### Given problem
Write out, word for word, the first line of the data below and every line after it through the one containing "under construction, on".
--- BEGIN Data provided ---
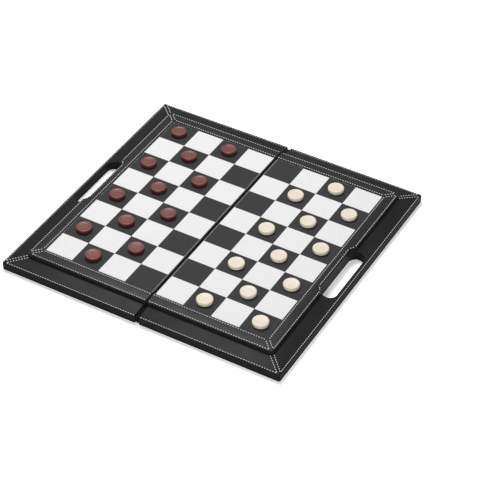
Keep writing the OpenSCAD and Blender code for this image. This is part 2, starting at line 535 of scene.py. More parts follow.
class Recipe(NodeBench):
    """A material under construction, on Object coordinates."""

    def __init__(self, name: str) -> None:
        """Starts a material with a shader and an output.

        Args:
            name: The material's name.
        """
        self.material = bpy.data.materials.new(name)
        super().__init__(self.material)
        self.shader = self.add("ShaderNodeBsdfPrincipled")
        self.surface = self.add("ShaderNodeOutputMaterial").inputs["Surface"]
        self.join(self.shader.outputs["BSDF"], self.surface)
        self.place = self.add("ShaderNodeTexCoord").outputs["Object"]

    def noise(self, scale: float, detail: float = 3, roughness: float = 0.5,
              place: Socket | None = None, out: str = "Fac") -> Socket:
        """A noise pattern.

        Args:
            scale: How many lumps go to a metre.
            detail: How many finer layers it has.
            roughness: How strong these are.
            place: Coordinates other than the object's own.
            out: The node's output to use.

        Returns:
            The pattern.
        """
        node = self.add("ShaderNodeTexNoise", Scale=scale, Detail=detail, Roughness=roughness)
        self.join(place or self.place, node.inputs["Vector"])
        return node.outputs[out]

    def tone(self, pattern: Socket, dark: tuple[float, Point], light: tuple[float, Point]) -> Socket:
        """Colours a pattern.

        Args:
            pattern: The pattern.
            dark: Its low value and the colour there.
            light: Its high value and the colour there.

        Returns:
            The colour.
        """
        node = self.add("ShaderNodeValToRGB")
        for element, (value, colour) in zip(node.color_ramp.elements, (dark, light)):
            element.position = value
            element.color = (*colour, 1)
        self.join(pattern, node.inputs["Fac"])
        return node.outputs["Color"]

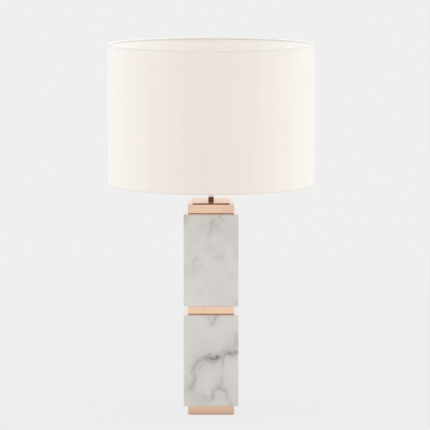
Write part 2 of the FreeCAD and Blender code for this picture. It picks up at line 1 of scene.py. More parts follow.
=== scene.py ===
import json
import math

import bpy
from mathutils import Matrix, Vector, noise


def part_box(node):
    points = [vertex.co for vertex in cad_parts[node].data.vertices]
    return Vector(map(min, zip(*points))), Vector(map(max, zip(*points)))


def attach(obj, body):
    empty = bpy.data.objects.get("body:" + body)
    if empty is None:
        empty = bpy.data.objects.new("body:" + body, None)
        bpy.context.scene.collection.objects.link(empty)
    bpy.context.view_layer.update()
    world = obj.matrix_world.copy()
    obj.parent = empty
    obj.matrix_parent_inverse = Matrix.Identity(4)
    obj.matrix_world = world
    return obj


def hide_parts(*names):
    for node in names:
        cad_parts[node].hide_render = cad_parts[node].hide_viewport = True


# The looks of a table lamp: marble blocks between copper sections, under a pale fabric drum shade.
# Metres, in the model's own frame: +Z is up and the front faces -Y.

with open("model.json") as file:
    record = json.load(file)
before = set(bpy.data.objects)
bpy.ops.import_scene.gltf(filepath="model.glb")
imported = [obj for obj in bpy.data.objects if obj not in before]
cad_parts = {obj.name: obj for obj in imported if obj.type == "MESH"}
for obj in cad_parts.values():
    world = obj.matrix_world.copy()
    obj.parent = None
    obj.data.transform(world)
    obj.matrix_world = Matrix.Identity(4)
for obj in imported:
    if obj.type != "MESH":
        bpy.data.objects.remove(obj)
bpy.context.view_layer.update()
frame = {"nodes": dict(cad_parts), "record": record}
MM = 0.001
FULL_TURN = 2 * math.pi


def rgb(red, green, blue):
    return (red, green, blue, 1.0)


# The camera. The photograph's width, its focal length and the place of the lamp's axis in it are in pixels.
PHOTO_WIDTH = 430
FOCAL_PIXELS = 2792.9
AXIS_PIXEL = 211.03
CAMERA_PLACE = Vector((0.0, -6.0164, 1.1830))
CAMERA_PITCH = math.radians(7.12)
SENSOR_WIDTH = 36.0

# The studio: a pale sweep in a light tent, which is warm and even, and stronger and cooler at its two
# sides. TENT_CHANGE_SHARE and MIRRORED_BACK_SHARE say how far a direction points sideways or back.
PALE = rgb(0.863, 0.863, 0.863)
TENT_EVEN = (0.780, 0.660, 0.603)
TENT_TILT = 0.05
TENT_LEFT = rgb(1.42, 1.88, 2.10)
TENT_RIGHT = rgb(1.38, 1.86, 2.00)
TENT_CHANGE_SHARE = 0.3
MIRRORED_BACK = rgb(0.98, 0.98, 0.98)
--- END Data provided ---
### Solution
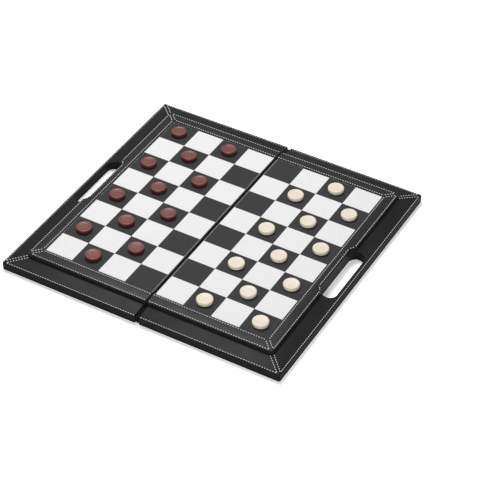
Keep writing the OpenSCAD and Blender code for this image. This is part 2, starting at line 535 of scene.py. More parts follow.
class Recipe(NodeBench):
    """A material under construction, on Object coordinates."""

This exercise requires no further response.